··· Raw records

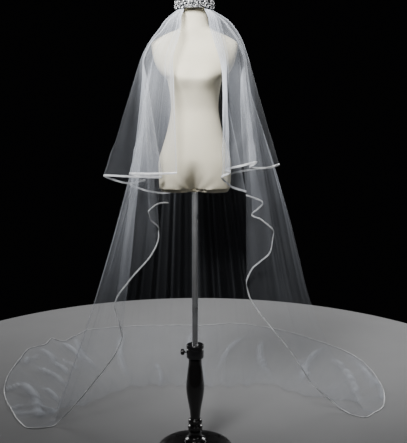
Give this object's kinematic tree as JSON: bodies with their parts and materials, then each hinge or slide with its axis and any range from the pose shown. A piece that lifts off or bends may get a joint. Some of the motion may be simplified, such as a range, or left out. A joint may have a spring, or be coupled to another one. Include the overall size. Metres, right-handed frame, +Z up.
{
  "type": "bridal veil on a dress form stand",
  "caption": "Two-tier tulle bridal veil with ribbon edges, a crystal neck band and a long train, draped open in front on a limbless dress form stand.",
  "frame": {"origin": "centre of the flat underside of the stand's round base, on the floor", "axes": "+Z up; the veil is open towards -Y, its train lies towards +Y; +X is on the right of someone who faces the open front"},
  "size_m": [2.0096, 2.0167, 1.858],
  "materials": {
    "upper_tulle": "sheer nylon net",
    "lower_tulle": "sheer nylon net",
    "upper_satin": "satin ribbon",
    "lower_satin": "satin ribbon",
    "crystals": "faceted foiled stones set close together",
    "cream_jersey": "matt stretch jersey",
    "chrome": "polished",
    "black_socket": "gloss",
    "black_knob": "gloss",
    "black_gloss_wood": "black lacquer",
    "black_base": "satin black"
  },
  "bodies": {
    "root": {"upper_tier": "upper_tulle", "lower_tier": "lower_tulle", "upper_ribbon": "upper_satin", "lower_ribbon": "lower_satin", "crystal_band": "crystals", "dress_form": "cream_jersey", "pole": "chrome", "pole_socket": "black_socket", "height_knob": "black_knob", "column": "black_gloss_wood", "base": "black_base"}
  },
  "joints": []
}
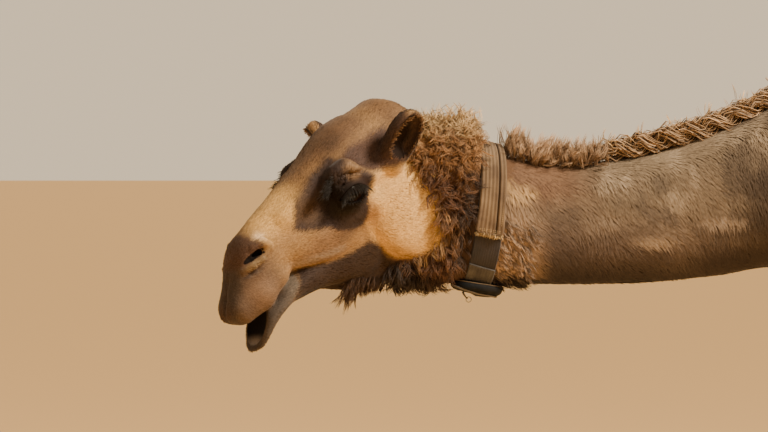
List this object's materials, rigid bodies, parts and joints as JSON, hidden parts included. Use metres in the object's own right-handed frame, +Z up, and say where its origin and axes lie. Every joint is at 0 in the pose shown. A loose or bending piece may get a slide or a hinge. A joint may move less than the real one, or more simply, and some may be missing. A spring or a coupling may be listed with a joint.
{
  "type": "dromedary camel",
  "caption": "Life-size standing dromedary camel, neck stretched forward and low, head turned to its left, mouth a little open, wearing a webbing collar.",
  "frame": {"origin": "on the floor, under the middle of the animal's whole length and width", "axes": "+Z up, the animal faces -X, its left side is toward -Y; the floor is z = 0"},
  "size_m": [2.899, 0.572, 2.112],
  "materials": {
    "coat": "short dense tan hair",
    "dark_coat": "long dark brown hair",
    "eye": "wet gloss",
    "nail": "worn horn",
    "webbing": "ribbed woven",
    "black_cloth": "woven matt",
    "steel": "worn"
  },
  "bodies": {
    "root": {"head": "coat", "jaw": "coat", "ear_left": "coat", "ear_right": "coat", "eye_left": "eye", "eye_right": "eye", "neck": "coat", "trunk": "coat", "hump": "coat", "tail": "dark_coat", "foreleg_left": "coat", "foreleg_right": "coat", "hindleg_left": "coat", "hindleg_right": "coat", "forefoot_left": "coat", "forefoot_right": "coat", "hindfoot_left": "coat", "hindfoot_right": "coat", "forefoot_left_nail_1": "nail", "forefoot_left_nail_2": "nail", "forefoot_right_nail_1": "nail", "forefoot_right_nail_2": "nail", "hindfoot_left_nail_1": "nail", "hindfoot_left_nail_2": "nail", "hindfoot_right_nail_1": "nail", "hindfoot_right_nail_2": "nail", "collar_band": "webbing", "collar_strap_end": "webbing", "collar_pouch": "black_cloth", "collar_ring": "steel"}
  },
  "joints": []
}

······

**Goal of the exercise:**
Go back to the listing above and please repeat it exactly.

**Task solution:**
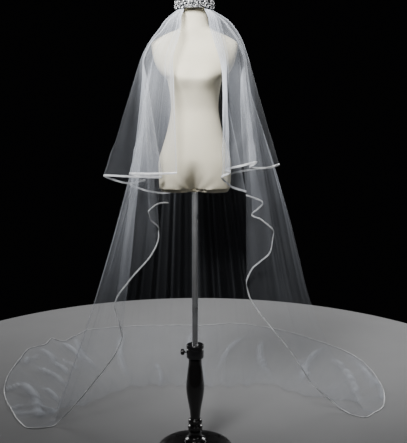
Give this object's kinematic tree as JSON: bodies with their parts and materials, then each hinge or slide with its axis and any range from the pose shown. A piece that lifts off or bends may get a joint. Some of the motion may be simplified, such as a range, or left out. A joint may have a spring, or be coupled to another one. Include the overall size. Metres, right-handed frame, +Z up.
{
  "type": "bridal veil on a dress form stand",
  "caption": "Two-tier tulle bridal veil with ribbon edges, a crystal neck band and a long train, draped open in front on a limbless dress form stand.",
  "frame": {"origin": "centre of the flat underside of the stand's round base, on the floor", "axes": "+Z up; the veil is open towards -Y, its train lies towards +Y; +X is on the right of someone who faces the open front"},
  "size_m": [2.0096, 2.0167, 1.858],
  "materials": {
    "upper_tulle": "sheer nylon net",
    "lower_tulle": "sheer nylon net",
    "upper_satin": "satin ribbon",
    "lower_satin": "satin ribbon",
    "crystals": "faceted foiled stones set close together",
    "cream_jersey": "matt stretch jersey",
    "chrome": "polished",
    "black_socket": "gloss",
    "black_knob": "gloss",
    "black_gloss_wood": "black lacquer",
    "black_base": "satin black"
  },
  "bodies": {
    "root": {"upper_tier": "upper_tulle", "lower_tier": "lower_tulle", "upper_ribbon": "upper_satin", "lower_ribbon": "lower_satin", "crystal_band": "crystals", "dress_form": "cream_jersey", "pole": "chrome", "pole_socket": "black_socket", "height_knob": "black_knob", "column": "black_gloss_wood", "base": "black_base"}
  },
  "joints": []
}
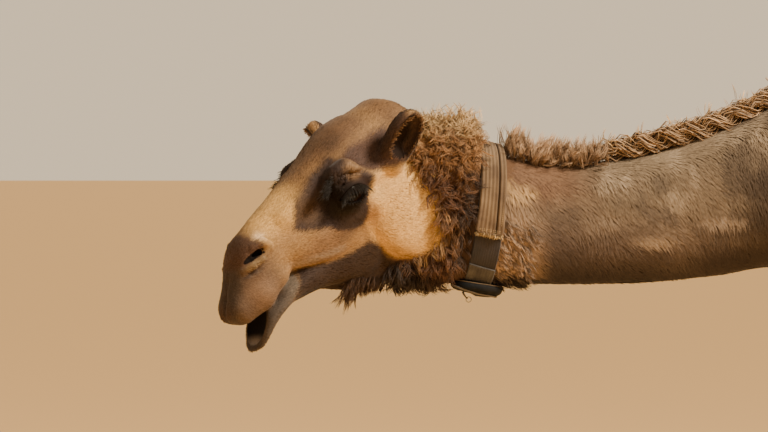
List this object's materials, rigid bodies, parts and joints as JSON, hidden parts included. Use metres in the object's own right-handed frame, +Z up, and say where its origin and axes lie. Every joint is at 0 in the pose shown. A loose or bending piece may get a slide or a hinge. A joint may move less than the real one, or more simply, and some may be missing. A spring or a coupling may be listed with a joint.
{
  "type": "dromedary camel",
  "caption": "Life-size standing dromedary camel, neck stretched forward and low, head turned to its left, mouth a little open, wearing a webbing collar.",
  "frame": {"origin": "on the floor, under the middle of the animal's whole length and width", "axes": "+Z up, the animal faces -X, its left side is toward -Y; the floor is z = 0"},
  "size_m": [2.899, 0.572, 2.112],
  "materials": {
    "coat": "short dense tan hair",
    "dark_coat": "long dark brown hair",
    "eye": "wet gloss",
    "nail": "worn horn",
    "webbing": "ribbed woven",
    "black_cloth": "woven matt",
    "steel": "worn"
  },
  "bodies": {
    "root": {"head": "coat", "jaw": "coat", "ear_left": "coat", "ear_right": "coat", "eye_left": "eye", "eye_right": "eye", "neck": "coat", "trunk": "coat", "hump": "coat", "tail": "dark_coat", "foreleg_left": "coat", "foreleg_right": "coat", "hindleg_left": "coat", "hindleg_right": "coat", "forefoot_left": "coat", "forefoot_right": "coat", "hindfoot_left": "coat", "hindfoot_right": "coat", "forefoot_left_nail_1": "nail", "forefoot_left_nail_2": "nail", "forefoot_right_nail_1": "nail", "forefoot_right_nail_2": "nail", "hindfoot_left_nail_1": "nail", "hindfoot_left_nail_2": "nail", "hindfoot_right_nail_1": "nail", "hindfoot_right_nail_2": "nail", "collar_band": "webbing", "collar_strap_end": "webbing", "collar_pouch": "black_cloth", "collar_ring": "steel"}
  },
  "joints": []
}